For people who are implementing algorithms using geo, they will want to know they're in R2 because the literature that you have to read to implement them often states this as an assumption.

So I would say I don't think we disagree about who we're targeting (the widest possible range of users).

In a similar vein, I don't think we should be referring to "meters or miles" here: non-Euclidean distances are often measured in meters / miles, so this is confusing. "Not lon/lat" is OK, but I'd prefer that this is either implicit (you can't measure lon / lat distances in Euclidean space, and we are in Euclidean space, therefore…) or that we decline to explain with physical-world examples completely.

non-Euclidean distances are often measured in meters / miles, so this is confusing.

I believe you, but I honestly didn't know that was true. Can you give me an example?

you can't measure lon / lat distances in Euclidean space

Oh but you can! And it's a common error that gives you a meaningless result. Look no further than our own example code on the legacy euclidean distance:

let p1 = point!(x: -72.1235, y: 42.3521);
let p2 = point!(x: -72.1260, y: 42.45);
let distance = p1.euclidean_distance(&p2);

assert_relative_eq!(distance, 0.09793191512474639);

I think it's important to keep simple relatable language and examples to help mitigate that.

I believe you, but I honestly didn't know that was true. Can you give me an example?

Any physical measurement of distance on the earth's surface (or a simplified abstraction of it) is definitionally non-Euclidean because it's a curved surface.

Ah I see, that makes sense. Thank you for bearing with me. I don't have a formal GIS background, so a lot of things that may seem obvious, I truly don't know.

I've included the link to [Euclidean Plane], which I hope addresses your ambiguity concern.

I've also linked to the Transform trait in reference to what we mean by "projection". While also not 100% precise, I think that it will be helpful to those who know a little, without confusing those who know a lot.

I still think it's important that our documentation aim to help people avoid the most likely errors by saying something like:

this method takes lng/lat

But the negation:

this method does not take lng/lat

Feels awkward and unnecessarily mysterious without an example. I now understand how Euclidean space is not the only space that could use meters as a unit, but as an example of what we mean by "not lng/lat", I think it is clarifying, and unlikely to confuse.

So if I've said something that is incorrect, let me know and I'll try again to fix it. But if it's more so that you think it reads like it was written for dummies, well then I'd please beg of you to have mercy on us dummies.

I understand the point you're trying to make, but if you transform lon/lat coordinates they're not lon/lat coordinates anymore. Could we say something like "If you wish to use Euclidean operations with lon/lat coordinates these must first be be transformed using the transform / transform_crs_to_crs methods or their immutable variants. Use of these requires the proj feature"?

I'm OK with your phrasing — I've updated it.

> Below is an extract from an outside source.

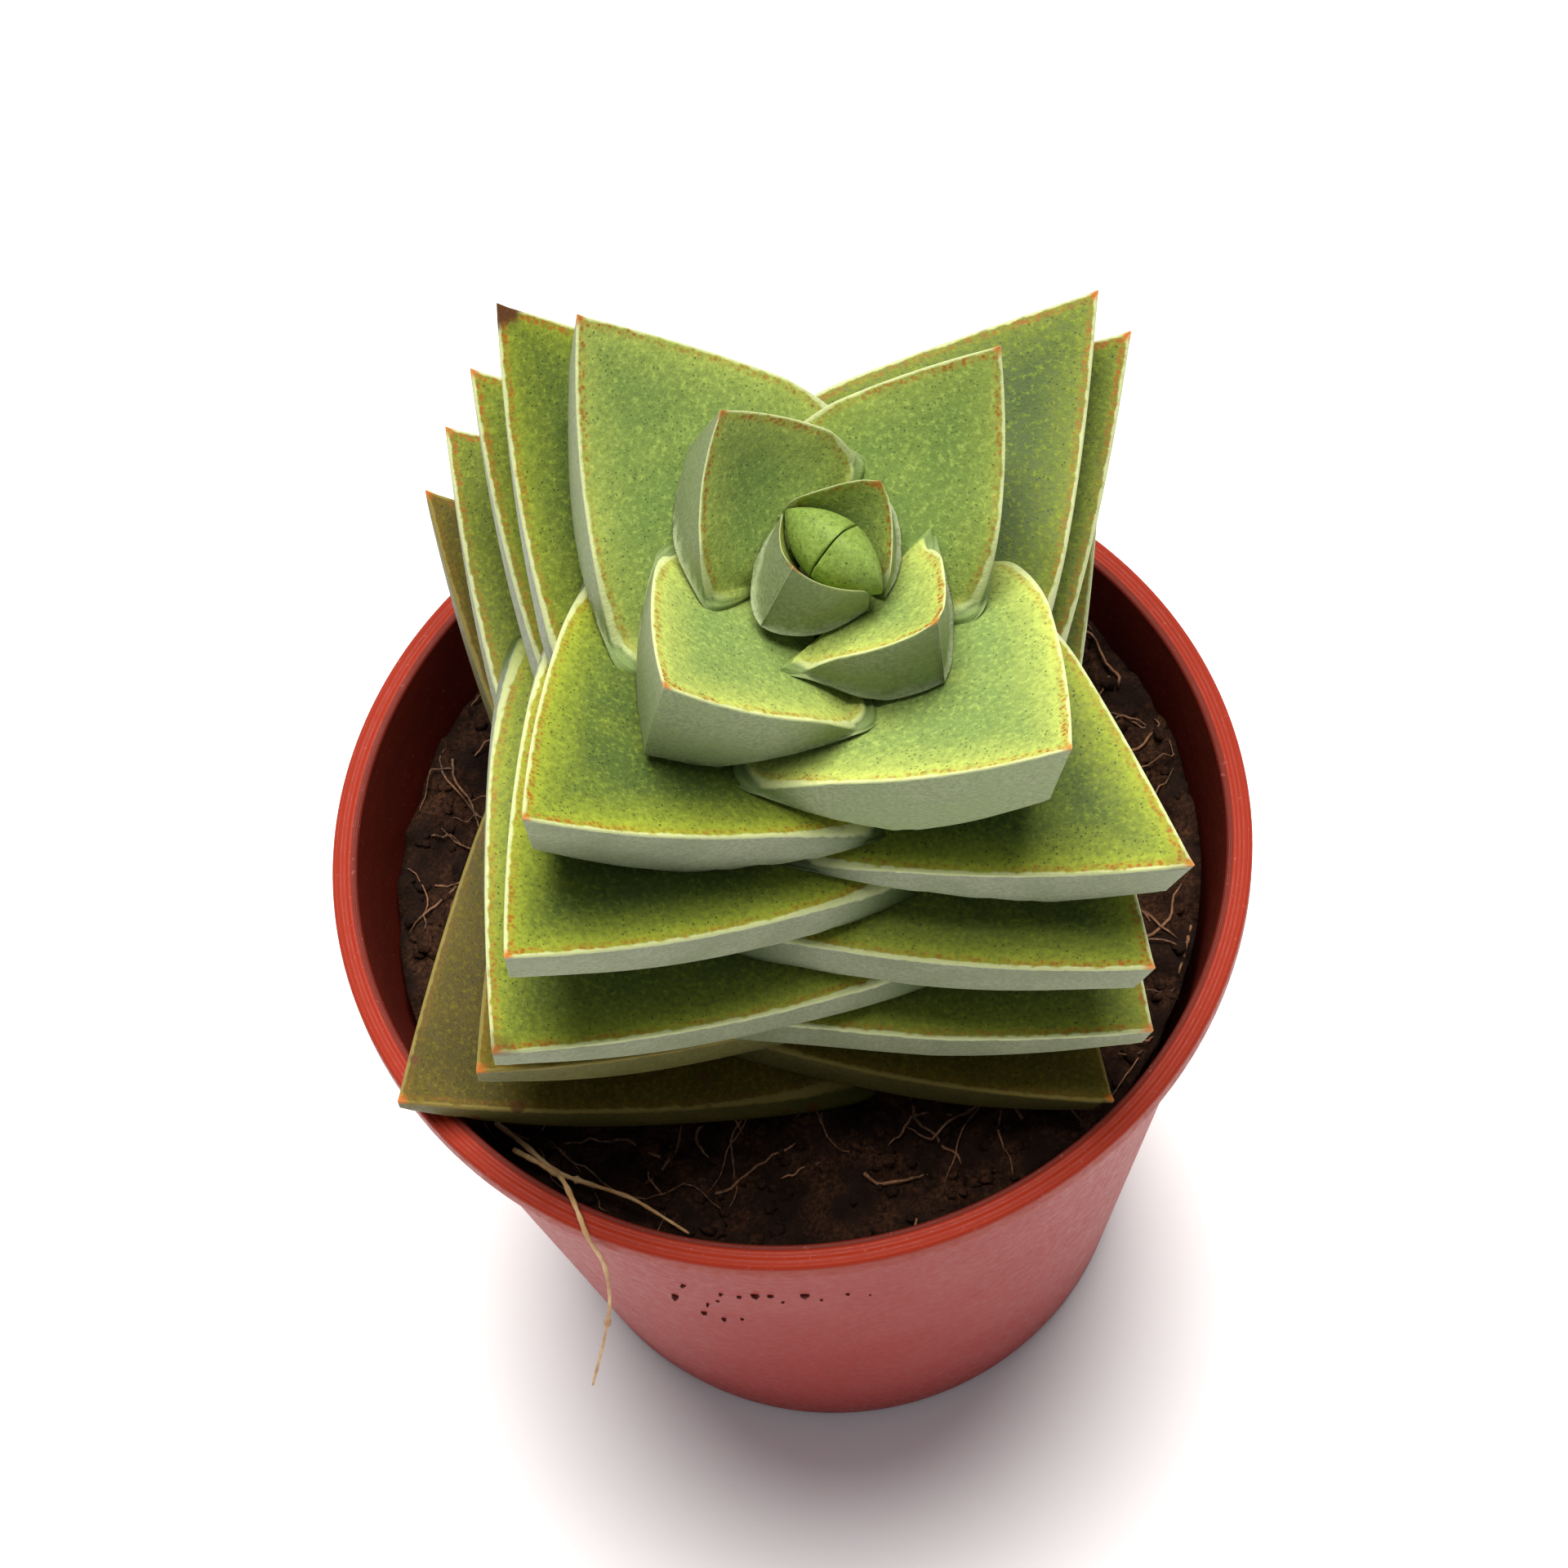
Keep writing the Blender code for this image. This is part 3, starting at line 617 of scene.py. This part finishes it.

For my own understanding, are you trying to avoid the usage of the term "projection"?

Not consciously, but yes: If you're working with non-Euclidean coordinates, you're probably not that interested in projection. If you were, you wouldn't be using measures and algorithms that are slower and more complex than their 2D counterparts.

This is all part of a larger endeavour, in the sense that geo is trying to be a practical tool with which to do real work. A great deal of that work can be done by transforming geographic coordinates into geodetic coordinates, giving you access to the simpler, more robust abstractions in the Euclidean plane.

But we also know (because the abstractions and algorithms now exist in geo because people have asked for / contributed them) that some work is more suited to spherical geometry.

As it stands, I feel like our docs and the way that some of our algorithms are organised don't demarcate that relationship very well; In my mind, we're "Euclidean and Cartesian by default, but if you need spherical geometry and algorithms we've got some of those".

In my mind, we're "Euclidean and Cartesian by default, but if you need spherical geometry and algorithms we've got some of those".

Yeah, I think that accurately reflects georust/geo. I think it also pretty accurately reflects most historical GIS software.

This is all part of a larger endeavour, in the sense that geo is trying to be a practical tool with which to do real work.

💯 ❤️

If you were [interested in projection], you wouldn't be using measures and algorithms that are slower and more complex than their 2D counterparts.

With "The Web" as a publishing platform (e.g. webmaps, geojson) and more global datasets like OSM, using lon/lat coordinates in algorithms is increasingly not a conscious decision of the analyst/cartographer/person as "the best", but rather just happens to be the format that their source data is in, or that their presentation layer demands.

Having talked through this a bit, I think that's the group I'm trying to connect with, and often am implicitly biased towards in my documentation and API design.